I also have to thank my sister, Alison Smith, and longstanding friend, Liza Sandell, who both read and commented on clusters of chapters as they emerged.
I have taken inspiration from the Christian Missions in Global History seminar series at the Institute of Historical Research, University of London, convened by Rosemary Seton and Deborah Gaitskell. Both provided invaluable advice on potentially useful contacts, while I learnt of new avenues of enquiry and new sources when attending the regular seminars.
I have been encouraged over the ten years that it has taken to finalise the book by my son, Alec, and by numerous friends and former colleagues. In particular I must thank Paul Bennell, who never failed to enquire about the book’s snail-like progress during my regular visits to Brighton.
I could not have completed this work without being granted generous access to the Special Collections at the School of Oriental and African Studies (SOAS) in London, the Cadbury Research Library Special Collections at the University of Birmingham, and the archives of the University of Sierra Leone. Archivists in all three institutions were exceptionally generous with their time, expertise and patience. The University of Sussex, my last employer, facilitated my access to the above by honouring me with the title of professor emerita.
I am indebted to the following for facilitating my trip to Sierra Leone in 2011: Agnes Pessima, lecturer at the University of Sierra Leone and a former Masters student at the Institute of Education in London, for helping with access to her institution’s archives; the Sisters of St. Joseph of Cluny at Freetown for providing accommodation in their convent and for taking me to the ruins of the Christian Institution at Leicester Mount; and Augustine Mansare for his willingness to drive me on dangerously rutted roads around the mountain villages above Freetown.

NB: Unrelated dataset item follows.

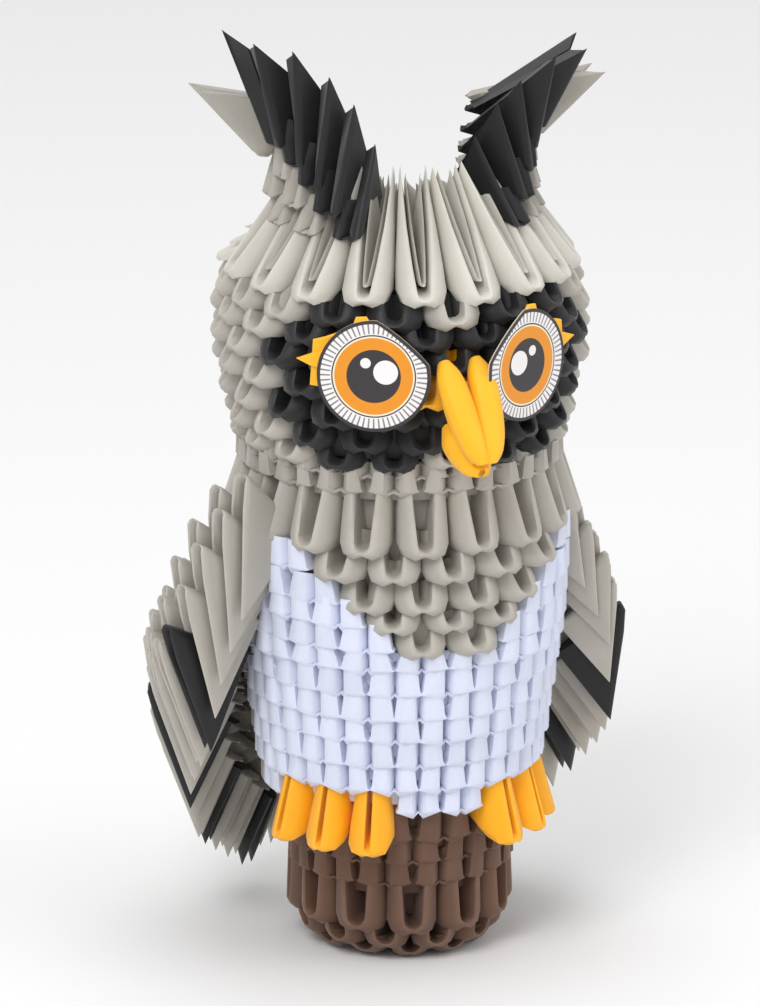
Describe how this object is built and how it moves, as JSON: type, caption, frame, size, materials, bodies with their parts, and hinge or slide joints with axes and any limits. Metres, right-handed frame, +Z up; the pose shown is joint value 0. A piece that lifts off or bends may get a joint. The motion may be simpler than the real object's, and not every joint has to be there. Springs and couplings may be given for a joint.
{
  "type": "folded paper owl figure",
  "caption": "Standing owl made of stacked rings of folded paper triangles, with ear tufts, cape wings, disc eyes, beak and toes.",
  "frame": {"origin": "on the surface the owl stands on, at the common axis of the rings", "axes": "+Z up along the ring axis, the owl faces -Y, +X is the owl's left-hand side"},
  "size_m": [0.1346, 0.1254, 0.2341],
  "materials": {
    "brown_paper": "matte",
    "orange_paper": "matte",
    "yellow_paper": "matte",
    "white_paper": "matte",
    "grey_paper": "matte",
    "pale_grey_paper": "matte",
    "black_paper": "matte",
    "printed_card": "satin"
  },
  "bodies": {
    "root": {"back_lower": "grey_paper", "back_upper": "grey_paper", "base_five": "brown_paper", "base_four": "brown_paper", "base_one": "brown_paper", "base_six": "brown_paper", "base_three": "brown_paper", "base_two": "brown_paper", "beak_lower": "yellow_paper", "beak_upper": "yellow_paper", "belly_five": "white_paper", "belly_four": "white_paper", "belly_one": "white_paper", "belly_seven": "white_paper", "belly_six": "white_paper", "belly_three": "white_paper", "belly_two": "white_paper", "cheeks": "yellow_paper", "chest_four": "grey_paper", "chest_one": "grey_paper", "chest_three": "grey_paper", "chest_two": "grey_paper", "collar": "grey_paper", "crown": "pale_grey_paper", "ear_left_black": "black_paper", "ear_left_grey": "grey_paper", "ear_right_black": "black_paper", "ear_right_grey": "grey_paper", "eye_left": "printed_card", "eye_pad_left": "yellow_paper", "eye_pad_right": "yellow_paper", "eye_right": "printed_card", "foot_left": "orange_paper", "foot_right": "orange_paper", "hood_five": "grey_paper", "hood_four": "grey_paper", "hood_one": "grey_paper", "hood_seven": "grey_paper", "hood_six": "grey_paper", "hood_three": "grey_paper", "hood_two": "grey_paper", "mask_five": "black_paper", "mask_four": "black_paper", "mask_one": "black_paper", "mask_seven": "black_paper", "mask_six": "black_paper", "mask_three": "black_paper", "mask_two": "black_paper", "neck_one": "grey_paper", "neck_two": "grey_paper", "shoulder_four": "white_paper", "shoulder_one": "white_paper", "shoulder_three": "white_paper", "shoulder_two": "white_paper", "wing_left_black": "black_paper", "wing_left_grey": "grey_paper", "wing_right_black": "black_paper", "wing_right_grey": "grey_paper"}
  },
  "joints": []
}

I am grateful to the Cadbury Research Library at Birmingham University, SOAS, the Church Mission Society, the Nova Scotia Museum, the Clapham Society, Lambeth Archives, London Metropolitan Archives and the British Library for permission to use certain images in the book.
I must acknowledge the importance to my research of the British Library in London and the National Archives at Kew, both publicly funded institutions that provide free access to an extraordinarily rich resource of historical material. Without them, I could not have completed my research. Finally, I cannot omit to draw attention to the wealth of archive material now freely available on the internet, in particular in the Hathi Trust Digital Library and the Internet Archive. The internet has transformed historical research beyond recognition and without it my research for this book would have progressed much more slowly and the result been much the poorer.